Second, Nightingale would look at the whole end-to-end patient journey. Waiting lists are not produced at a single point. They emerge across pathways: referral, triage, diagnostics, outpatient review, decision to admit, pre-operative assessment, surgery, discharge and follow-up. Looking only at isolated statistics risks missing the flow of patients through the whole system. This is where process mining could help. Rather than treating waiting lists as static queues, we can examine the sequence of events that patients actually experience. We can identify where patients loop back, where handovers fail, where cases sit idle, where appointments are cancelled, and where different patient groups experience different patterns of delay. Recent reporting on elective surgery cancellations, for example, has highlighted how late identification of medical issues, missed tests, emergency pressures, and list overruns can disrupt planned care. These are not just numbers; they are signals about how the system behaves.

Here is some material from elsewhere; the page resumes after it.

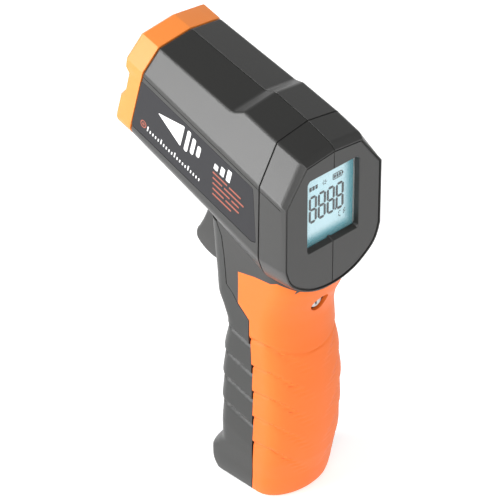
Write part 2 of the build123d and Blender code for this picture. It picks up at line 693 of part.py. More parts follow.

Third, Nightingale would communicate consequences, not just metrics. A waiting list is not merely an operational backlog. It represents pain, uncertainty, deterioration, anxiety, lost work, family stress and, in some cases, avoidable harm. Data communication should make those consequences visible without becoming sensationalist. It should connect system behaviour to human experience.
This is especially important in a world producing more data than ever. The research firm IDC estimates that more than 527 zettabytes of data will be generated globally in 2029. But more data does not automatically mean more understanding. In many organisations, including healthcare systems, the result is an abundance of dashboards that are technically impressive but strategically weak: crowded, fragmented, hard to interpret, and better at reporting performance than enabling action.

Better communication
Nightingale’s genius was not that she had data. It was that she transformed data into a case for reform. She understood that evidence must be arranged, framed and communicated so that decision-makers can see both the problem and the responsibility to act.
For the NHS, the lesson is simple but demanding. We should not ask dashboards merely to display waiting lists. We should ask them to explain waiting, expose preventable delay, connect operational failures to patient consequences, and guide action. The goal is not more measurement for its own sake, but better communication in the service of better care.
If Nightingale were here today, she would probably recognise the danger of mistaking visibility for insight. A number on a dashboard can tell us that the system is under strain. But unless it shows why the strain occurs, where it accumulates, and what could be changed, it risks becoming another lamp held over a problem we have already learned to tolerate.
Evidence matters. But Nightingale’s enduring lesson is that evidence only changes systems when it is made visible, intelligible and actionable.